No entanto, apesar das discussões sobre a essência da vida não terem chegado a conclusões definitivas, a biologia distingue os seres inorgânicos e os vivos definindo estes últimos pelas idéias de célula e funções realizadas pela célula, unidade vital e orgânica básica. A vida caracteriza-se pelas seguintes funções:
irritabilidade: uma célula é uma atividade que reage e responde às excitações ou estímulos do meio ambiente – temperatura, luz, obscuridade, pressão, alimento, etc. A vida é uma adaptação ativa e protetora diante das alterações do meio ambiente, sendo, assim, relação do organismo com seu ambiente, na qual o ser vivo busca equilíbrio com o meio. A ruptura desse equilíbrio é a doença e a morte;
metabolismo: a irritabilidade ou adaptação ao meio é feita por um conjunto de trocas entre o organismo e o meio. A célula assimila e transforma aquilo que consome sob a forma de alimentação, respiração, assimilação ou perda de substância, gastos energéticos, etc. O metabolismo é, pois, um conjunto de transformações químicas realizadas no interior do organismo numa relação de troca e consumo com o meio ambiente;
divisão e crescimento: uma célula tem o poder de dividir-se, ou seja, de crescer para garantir que o ser vivo atinja seu desenvolvimento próprio e também para reparar danos sofridos pelo organismo, como por exemplo a divisão e a multiplicação de células da epiderme para curar um ferimento;
reprodução: a célula tem o poder de reproduzir-se e a reprodução de um ser vivo se faz ou pela fusão de certo tipo especial de células (os gametas femininos e masculinos), ou, nos chamados organismos unicelulares, pela auto-reprodução da célula, sem a função sexual. A reprodução garante a sobrevivência da espécie através dos indivíduos;
individualidade: um ser vivo, mesmo unicelular, forma um indivíduo, isto é, um sistema único e fechado, cujas partes se correspondem reciprocamente e concorrem para a mesma ação;
organicidade: o ser vivo é constituído por órgãos (palavra que vem do grego, órganon, instrumento que realiza uma função), isto é, por um conjunto diferenciado de funções, que garantem a conservação e a reprodução da vida.
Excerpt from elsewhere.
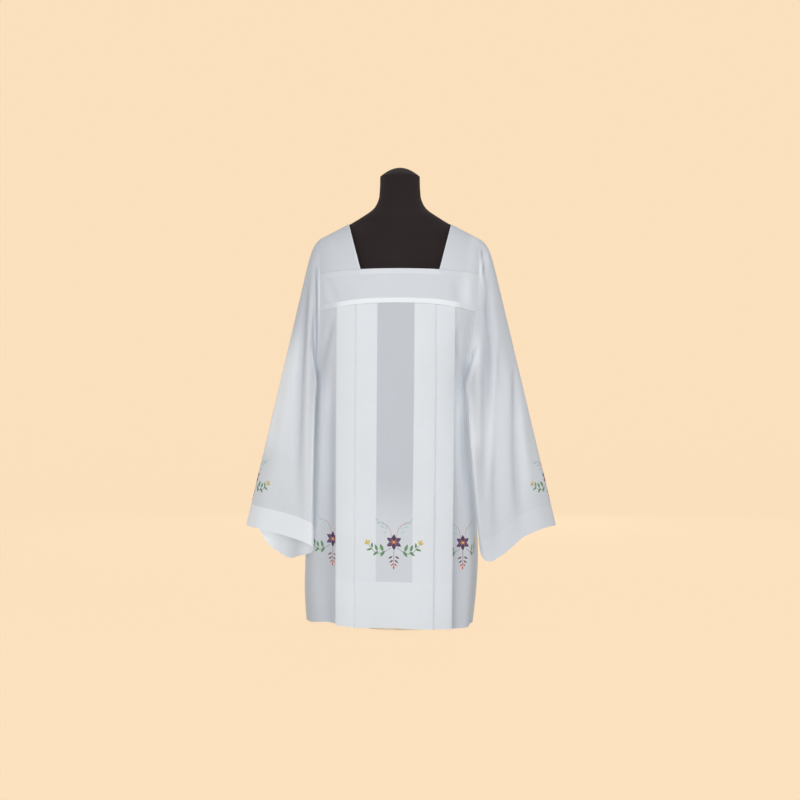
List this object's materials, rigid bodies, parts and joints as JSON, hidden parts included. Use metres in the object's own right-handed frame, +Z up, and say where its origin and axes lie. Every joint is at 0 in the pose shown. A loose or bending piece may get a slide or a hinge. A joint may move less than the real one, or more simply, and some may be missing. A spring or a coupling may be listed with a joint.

O ser vivo é, pois, um organismo e um indivíduo. É portador de quatro características principais: a interioridade, a auto-apresentação, a auto-organização e a auto-reprodução.
Interioridade: realiza comportamentos, isto é, possui disposições internas, que lhe permitem relacionar-se ativamente com o meio ambiente. Auto-apresentação: manifesta-se com uma estrutura ou forma externa completa, que pressupõe a existência de estruturas internas parciais, com as quais o organismo se apresenta como indivíduo e como espécie diferente de todas as outras. Auto-organização: é o resultado de um longo processo de evolução e adaptação ao meio, que permite a um organismo tornar-se cada vez mais complexo e ter, interna e externamente, funções cada vez mais especializadas para seus órgãos. Auto-reprodução: por meio da função sexual, o organismo é capaz de reproduzir um outro seu semelhante, perpetuando, tanto quanto possível, a espécie; por meio da divisão e da separação (no caso dos seres que se reproduzem assexuadamente), o organismo é capaz de engendrar um outro, semelhante a si, perpetuando-se.


Fonte: CHAUÍ, Marilena. Convite à Filosofia. São Paulo: Ed. Ática, 2000.